Pour remédier à cette situation, plusieurs initiatives sont envisageables. La campagne « No Name », soutenue par la fondation Sébastien Haller et l’UNICEF, œuvre pour garantir à chaque enfant un extrait de naissance, assurant ainsi une identité légale cruciale pour l’accès aux services de base dans différentes localités de la Côte d’Ivoire. Aussi,  L’UNICEF a également soutenu le gouvernement pour mettre en place un système d’enregistrement systématique des naissances dans plusieurs grandes maternités du pays, au point  où  plus de 500 000 extraits de naissance ont été établis pour les élèves  du primaire, en 2018.

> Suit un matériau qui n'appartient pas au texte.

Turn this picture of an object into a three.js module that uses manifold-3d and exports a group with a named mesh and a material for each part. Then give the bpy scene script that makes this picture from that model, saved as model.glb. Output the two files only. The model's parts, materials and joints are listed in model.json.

De plus, l’Oneci a décidé de rapprocher les centres d’état civil des populations. Il s’agit, à travers cette politique, d’implanter au sein des localités, des centres d’état civil, des bureaux d’ état civil, des circonscriptions d’état civil, des points de collecte communautaires, des points de collectes sanitaires , un terminal de déclaration et un dispositif de gestion. Il envisage de rapprocher 8700 villages des bureaux d’état civil et de créer des milliers d’état civil.

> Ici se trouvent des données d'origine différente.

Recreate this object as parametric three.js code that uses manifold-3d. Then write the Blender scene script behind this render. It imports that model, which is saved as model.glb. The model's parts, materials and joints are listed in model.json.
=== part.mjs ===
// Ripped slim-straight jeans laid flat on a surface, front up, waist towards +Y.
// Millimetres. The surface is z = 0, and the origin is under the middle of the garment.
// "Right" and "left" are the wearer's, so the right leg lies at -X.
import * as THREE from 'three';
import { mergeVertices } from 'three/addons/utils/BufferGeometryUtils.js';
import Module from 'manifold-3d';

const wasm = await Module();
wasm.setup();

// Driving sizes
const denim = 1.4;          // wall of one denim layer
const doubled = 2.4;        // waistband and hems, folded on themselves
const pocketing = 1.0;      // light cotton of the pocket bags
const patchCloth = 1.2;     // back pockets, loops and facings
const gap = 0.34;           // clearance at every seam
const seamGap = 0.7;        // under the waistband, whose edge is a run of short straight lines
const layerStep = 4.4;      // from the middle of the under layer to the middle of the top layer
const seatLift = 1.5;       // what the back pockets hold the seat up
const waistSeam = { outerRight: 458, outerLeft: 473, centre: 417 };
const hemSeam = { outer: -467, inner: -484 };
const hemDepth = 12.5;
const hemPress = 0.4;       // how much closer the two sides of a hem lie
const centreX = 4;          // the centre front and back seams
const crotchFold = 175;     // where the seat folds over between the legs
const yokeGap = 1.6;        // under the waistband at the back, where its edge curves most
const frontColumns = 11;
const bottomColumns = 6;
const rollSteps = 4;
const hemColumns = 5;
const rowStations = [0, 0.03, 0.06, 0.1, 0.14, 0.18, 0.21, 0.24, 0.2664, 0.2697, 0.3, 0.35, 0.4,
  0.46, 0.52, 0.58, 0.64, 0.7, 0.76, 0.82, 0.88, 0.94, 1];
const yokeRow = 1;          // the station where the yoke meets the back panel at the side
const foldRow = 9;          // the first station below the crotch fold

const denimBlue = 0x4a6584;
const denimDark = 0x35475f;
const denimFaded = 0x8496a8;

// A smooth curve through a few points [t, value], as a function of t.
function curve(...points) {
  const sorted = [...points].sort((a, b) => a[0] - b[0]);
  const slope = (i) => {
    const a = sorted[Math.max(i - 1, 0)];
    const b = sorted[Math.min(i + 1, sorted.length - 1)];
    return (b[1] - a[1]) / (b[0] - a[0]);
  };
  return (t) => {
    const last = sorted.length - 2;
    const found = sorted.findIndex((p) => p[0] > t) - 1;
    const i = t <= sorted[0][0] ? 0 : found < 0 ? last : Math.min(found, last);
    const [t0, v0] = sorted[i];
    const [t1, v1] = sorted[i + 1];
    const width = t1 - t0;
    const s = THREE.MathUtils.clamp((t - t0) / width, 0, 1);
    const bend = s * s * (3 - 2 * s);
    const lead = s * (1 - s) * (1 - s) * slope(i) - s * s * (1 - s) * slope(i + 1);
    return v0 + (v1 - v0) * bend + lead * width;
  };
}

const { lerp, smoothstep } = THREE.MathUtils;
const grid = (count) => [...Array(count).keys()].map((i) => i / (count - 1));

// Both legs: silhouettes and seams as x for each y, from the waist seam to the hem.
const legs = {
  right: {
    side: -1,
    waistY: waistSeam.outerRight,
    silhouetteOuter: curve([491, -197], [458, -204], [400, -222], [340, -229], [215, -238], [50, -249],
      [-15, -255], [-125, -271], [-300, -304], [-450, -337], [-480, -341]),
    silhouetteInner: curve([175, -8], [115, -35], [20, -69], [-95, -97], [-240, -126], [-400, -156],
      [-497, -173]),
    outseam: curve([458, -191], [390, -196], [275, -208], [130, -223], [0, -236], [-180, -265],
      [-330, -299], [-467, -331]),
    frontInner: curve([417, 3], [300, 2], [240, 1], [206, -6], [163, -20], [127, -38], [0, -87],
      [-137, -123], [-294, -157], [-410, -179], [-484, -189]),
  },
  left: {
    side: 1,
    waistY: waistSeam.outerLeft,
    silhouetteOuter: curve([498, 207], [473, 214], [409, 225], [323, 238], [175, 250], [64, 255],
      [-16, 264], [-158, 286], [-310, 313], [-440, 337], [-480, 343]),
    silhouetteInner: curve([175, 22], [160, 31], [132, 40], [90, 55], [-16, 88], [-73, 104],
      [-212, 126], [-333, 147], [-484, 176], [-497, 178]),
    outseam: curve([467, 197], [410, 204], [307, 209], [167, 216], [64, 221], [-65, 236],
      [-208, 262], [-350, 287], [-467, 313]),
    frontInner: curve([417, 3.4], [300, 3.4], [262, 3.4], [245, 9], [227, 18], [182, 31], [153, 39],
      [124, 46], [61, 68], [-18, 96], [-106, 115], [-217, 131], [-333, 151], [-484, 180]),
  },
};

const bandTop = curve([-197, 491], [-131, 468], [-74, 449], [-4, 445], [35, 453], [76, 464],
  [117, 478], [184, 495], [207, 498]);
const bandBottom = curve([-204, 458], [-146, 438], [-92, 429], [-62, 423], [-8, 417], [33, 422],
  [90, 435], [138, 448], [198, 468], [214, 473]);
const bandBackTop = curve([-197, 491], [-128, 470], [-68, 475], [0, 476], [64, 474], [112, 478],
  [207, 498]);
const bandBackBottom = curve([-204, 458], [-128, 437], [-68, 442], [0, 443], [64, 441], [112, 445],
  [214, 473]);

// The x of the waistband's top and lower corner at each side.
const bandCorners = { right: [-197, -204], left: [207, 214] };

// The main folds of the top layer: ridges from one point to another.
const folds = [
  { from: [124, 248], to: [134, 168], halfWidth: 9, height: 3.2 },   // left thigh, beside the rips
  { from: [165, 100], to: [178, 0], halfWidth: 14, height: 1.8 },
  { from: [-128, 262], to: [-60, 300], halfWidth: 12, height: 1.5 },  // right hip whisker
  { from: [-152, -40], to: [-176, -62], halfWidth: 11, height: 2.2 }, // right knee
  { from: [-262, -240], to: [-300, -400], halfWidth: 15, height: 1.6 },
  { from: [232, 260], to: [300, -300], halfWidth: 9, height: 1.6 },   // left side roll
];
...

Cependant, ces mesures ne suffisent pas. Il est nécessaire d’avoir un porte-parole dans chaque communauté ou des associations locales pour sensibiliser les parents et pour faciliter la véhiculation des informations. En effet, de nombreux parents affirment que les informations ne leur parviennent pas, en particulier dans les zones rurales. En renforçant la sensibilisation et en fournissant des informations claires et accessibles, nous pourrons encourager davantage de familles à enregistrer leurs enfants à l’état civil, garantissant ainsi leur accès aux droits fondamentaux tels que l’éducation et les services de santé.